— Begin Task data —

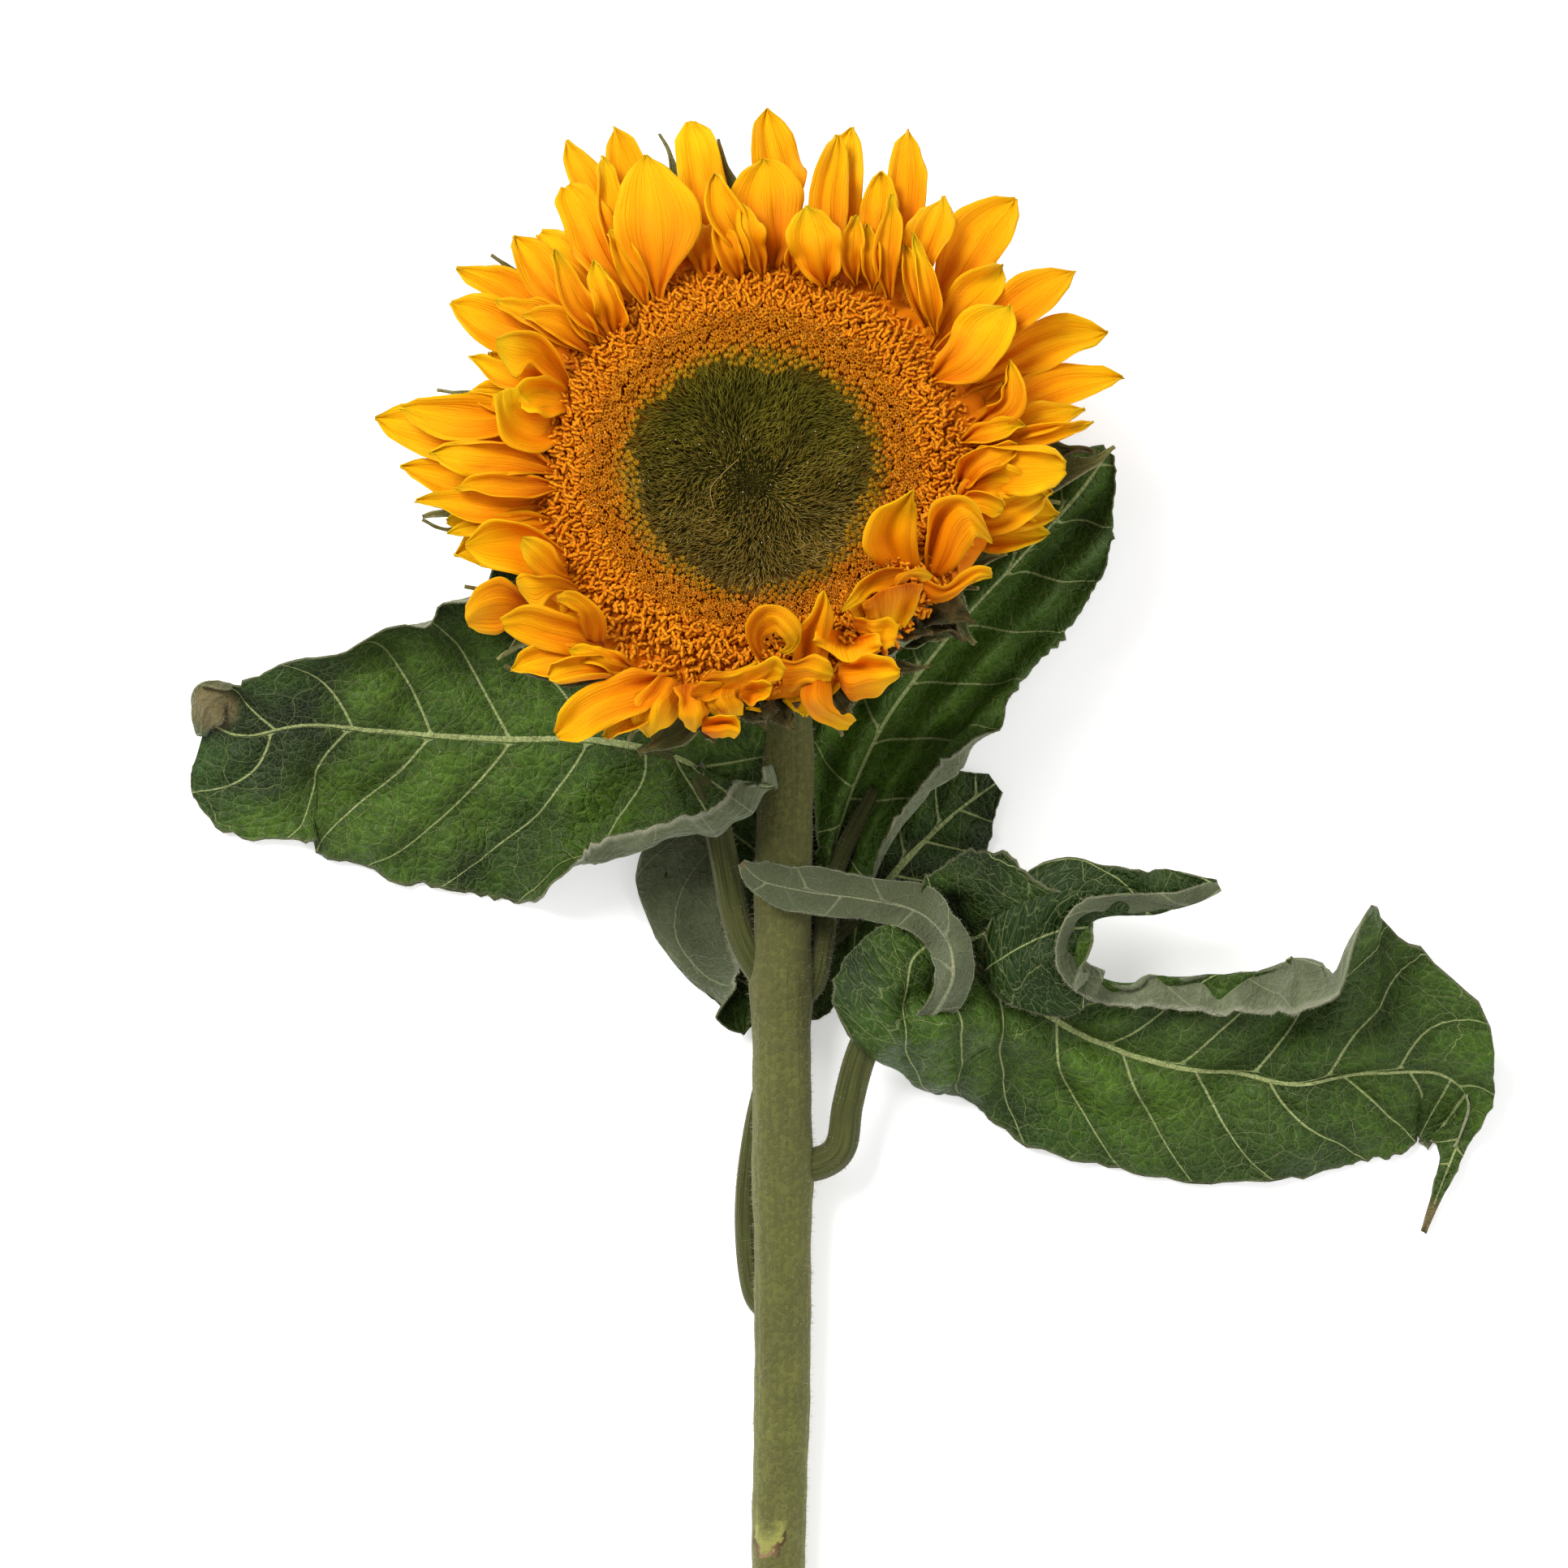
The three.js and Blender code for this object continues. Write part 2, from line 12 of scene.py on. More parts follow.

— End Task data —
— Begin Task data —

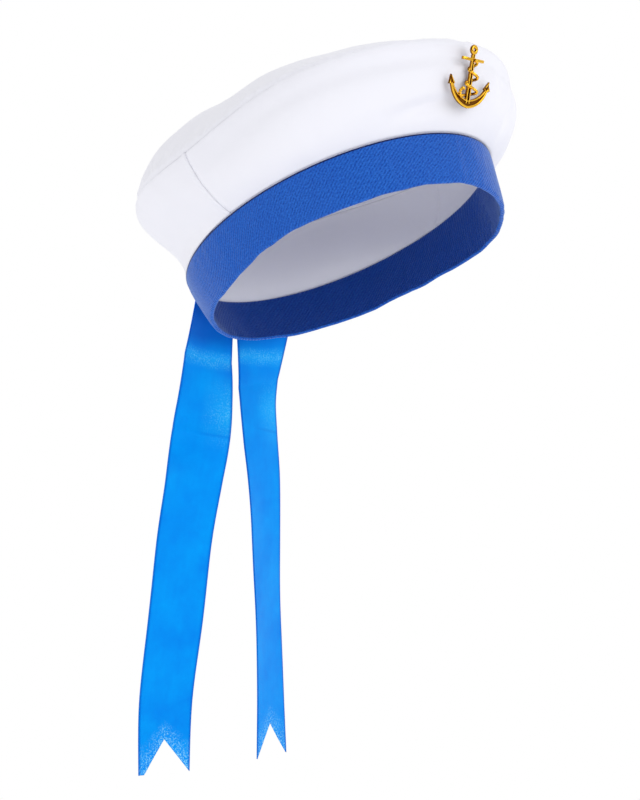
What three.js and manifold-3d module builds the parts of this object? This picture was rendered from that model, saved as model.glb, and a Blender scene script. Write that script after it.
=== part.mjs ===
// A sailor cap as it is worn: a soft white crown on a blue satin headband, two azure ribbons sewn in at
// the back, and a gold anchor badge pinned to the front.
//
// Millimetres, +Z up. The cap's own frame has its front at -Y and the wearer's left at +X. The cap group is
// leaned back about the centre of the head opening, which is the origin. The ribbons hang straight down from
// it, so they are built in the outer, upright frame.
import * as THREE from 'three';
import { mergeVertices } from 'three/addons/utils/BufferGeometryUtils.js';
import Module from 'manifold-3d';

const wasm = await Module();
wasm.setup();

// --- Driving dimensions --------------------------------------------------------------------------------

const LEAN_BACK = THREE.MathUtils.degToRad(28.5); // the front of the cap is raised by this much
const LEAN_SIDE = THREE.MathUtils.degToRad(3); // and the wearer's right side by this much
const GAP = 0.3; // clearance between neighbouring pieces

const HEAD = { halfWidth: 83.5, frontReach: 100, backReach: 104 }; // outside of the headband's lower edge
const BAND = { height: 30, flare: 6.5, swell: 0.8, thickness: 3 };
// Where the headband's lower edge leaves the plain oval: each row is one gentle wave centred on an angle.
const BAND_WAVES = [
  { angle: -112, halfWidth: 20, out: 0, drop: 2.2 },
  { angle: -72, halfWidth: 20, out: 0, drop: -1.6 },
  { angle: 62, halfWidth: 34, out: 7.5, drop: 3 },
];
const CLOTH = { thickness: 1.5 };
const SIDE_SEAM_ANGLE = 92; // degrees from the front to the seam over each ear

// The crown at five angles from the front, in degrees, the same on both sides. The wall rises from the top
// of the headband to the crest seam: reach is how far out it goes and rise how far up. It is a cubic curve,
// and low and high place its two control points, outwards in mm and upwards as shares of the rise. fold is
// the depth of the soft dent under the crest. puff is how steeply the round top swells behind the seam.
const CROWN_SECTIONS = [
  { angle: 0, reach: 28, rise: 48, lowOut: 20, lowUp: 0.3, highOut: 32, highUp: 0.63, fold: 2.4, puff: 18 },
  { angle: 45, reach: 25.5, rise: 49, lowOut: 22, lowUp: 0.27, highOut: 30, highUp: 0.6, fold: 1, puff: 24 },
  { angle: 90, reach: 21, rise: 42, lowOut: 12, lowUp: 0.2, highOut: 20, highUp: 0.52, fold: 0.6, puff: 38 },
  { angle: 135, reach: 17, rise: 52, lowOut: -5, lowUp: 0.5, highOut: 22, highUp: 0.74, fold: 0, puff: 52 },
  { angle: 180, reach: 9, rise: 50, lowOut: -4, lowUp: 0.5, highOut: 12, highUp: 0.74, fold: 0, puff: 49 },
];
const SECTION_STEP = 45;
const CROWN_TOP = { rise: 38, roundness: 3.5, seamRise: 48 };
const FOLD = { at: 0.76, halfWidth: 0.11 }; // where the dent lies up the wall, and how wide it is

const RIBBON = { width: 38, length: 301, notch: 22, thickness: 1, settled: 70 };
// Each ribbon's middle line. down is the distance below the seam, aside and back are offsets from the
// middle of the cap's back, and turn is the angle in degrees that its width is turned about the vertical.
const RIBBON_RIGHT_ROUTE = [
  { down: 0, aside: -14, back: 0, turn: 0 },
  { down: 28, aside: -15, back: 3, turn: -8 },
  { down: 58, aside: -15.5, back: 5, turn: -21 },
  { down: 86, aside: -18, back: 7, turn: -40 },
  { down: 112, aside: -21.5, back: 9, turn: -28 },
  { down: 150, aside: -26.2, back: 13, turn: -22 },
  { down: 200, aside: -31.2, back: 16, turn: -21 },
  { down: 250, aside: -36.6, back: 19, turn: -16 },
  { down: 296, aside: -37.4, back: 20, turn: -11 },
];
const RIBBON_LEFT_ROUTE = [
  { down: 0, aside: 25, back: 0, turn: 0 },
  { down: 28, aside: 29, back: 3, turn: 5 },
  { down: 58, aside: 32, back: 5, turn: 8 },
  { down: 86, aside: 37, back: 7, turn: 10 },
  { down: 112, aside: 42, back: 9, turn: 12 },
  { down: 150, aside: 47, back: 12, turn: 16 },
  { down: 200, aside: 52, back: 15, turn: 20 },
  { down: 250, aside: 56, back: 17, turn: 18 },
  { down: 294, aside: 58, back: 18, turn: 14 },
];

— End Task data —

■ Work instructions: Return exactly the lines from the line that has "What three.js and" to the line that has "wasm.setup();", both of them included.

■ Solution:
What three.js and manifold-3d module builds the parts of this object? This picture was rendered from that model, saved as model.glb, and a Blender scene script. Write that script after it.
=== part.mjs ===
// A sailor cap as it is worn: a soft white crown on a blue satin headband, two azure ribbons sewn in at
// the back, and a gold anchor badge pinned to the front.
//
// Millimetres, +Z up. The cap's own frame has its front at -Y and the wearer's left at +X. The cap group is
// leaned back about the centre of the head opening, which is the origin. The ribbons hang straight down from
// it, so they are built in the outer, upright frame.
import * as THREE from 'three';
import { mergeVertices } from 'three/addons/utils/BufferGeometryUtils.js';
import Module from 'manifold-3d';

const wasm = await Module();
wasm.setup();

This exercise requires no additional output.